Are you able to make enough money off the business?

We are making just enough money to stay afloat, thanks to in5 [an incubator in Dubai Internet City that supports entrepreneurs]. They subsidise those costs; our licence is very cheap, visa’s also pretty cheap. With those costs kept under Dh25,000 a year, the other running costs we manage. We have a tech team in India. They’re basically an agency that does applications for many companies.

How is your money mindset affected by your stage in life?

I think because so early in life I decided to get on to the entrepreneurial path and, contrary to popular belief, entrepreneurship does not give you a lot of money immediately — it takes time before you get the money, especially because I’m in a b-to-b-to-c game, which is a volume game. So, as of right now, my mindset has been I want to invest back into my company and make it grow.

My expenditure is basically what I need to spend on and then entertainment. Entertainment takes a hit, because I’m spending nights at the office sometimes. And, because I have the flexibility, I like to start my day late and end the day late, so I come to the office by 10:30am to 11am and then I leave at 10pm. So it’s 12 hours at the office and after that not a lot of time left to do other things.

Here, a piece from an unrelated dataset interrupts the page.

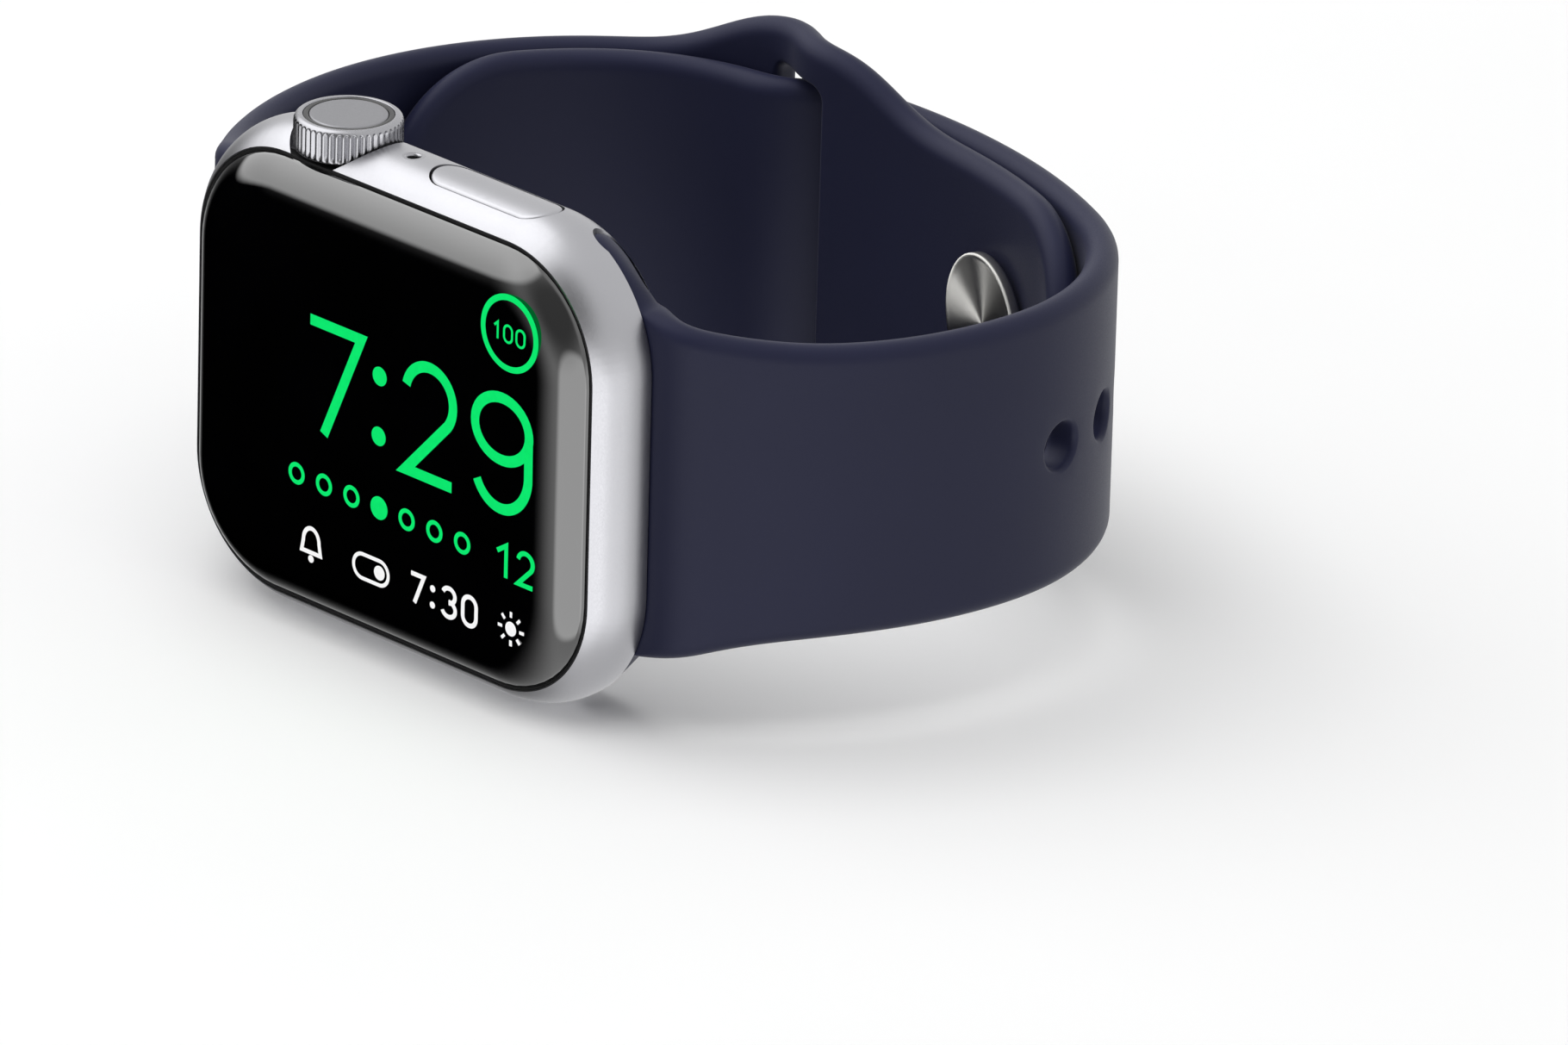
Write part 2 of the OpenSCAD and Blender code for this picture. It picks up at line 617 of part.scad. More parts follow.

Who deals with the business finances?

That’s me. The business is literally three people. The other two are hired and I’m the only founder. Honestly, I hate finances, I hate Excel sheets. I was working with finance freelancers who used to handle the accounting for me, and I used to ask them a lot of questions. Through that, I learnt a lot — and some YouTube videos. Eventually, after four, five months, I realised I don’t need to work with them and I just started doing it on my own.

Mr Abdurrahman at the in5 Tech building in Dubai's Knowledge Village. The in5 incubator subsidised the costs of starting his business. Victor Besa / The National 

Did you think you would become an entrepreneur?

Never, never, not in a million years. I wanted to be a journalist, I ended up doing engineering — I was really confused. Entrepreneurship seemed to be the easiest path for me, the path that made the most sense and that I had an actual plan for. And things were moving forward quickest. I got the in5 admittance really quick, restaurants showed a lot of interest, the app was getting made.

Do you have any financial regrets?

In the beginning of halaKIWI, I started out by making an app and I think that was the biggest mistake I made because making a website would have been much easier to market and much cheaper. An app costs at least five times as much as a good website costs, and then the upkeep of an app is much higher. An app is what you build to eventually, but I should have made a website first.

What types of investments are you interested in?

Stocks is the way for me to go, if I had the money to invest. As a millennial, we've lived across a time when real estate has not been the most promising thing — 2008 everything crashed; now again the market is bad for real estate. Somehow when I think real estate, I don’t think stable investment. When you look at companies and how well they’re performing over time — companies such as Yum Brands, that owns Pizza Hut, KFC and a lot of fast food franchises — they’ve been having year-on-year massive growth for the past 20 years.

What is different about your outlook as a millennial?

You see people overnight become extremely successful, whether because they posted a silly video online or because they made the right investment at the right time or started a company at the right time. I’m sure that happened in the previous generation as well, where some people get lucky and they make the best out of it. But being on social media makes you realise how prevalent that is. I think you need to be very open to opportunities that may arise, but at the same time you also need to have a little bit of planning as a backup.

Do you think about retirement?

What I want is financial freedom. I want either my business or my investments to become such that I’m earning at least Dh50,000 a month to cover all my needs. Right now I’m always in the mode of ‘OK, what should I do next? What can I do better?’ I’m not in a restful phase, so to speak. And retirement? No, I don’t think about retirement.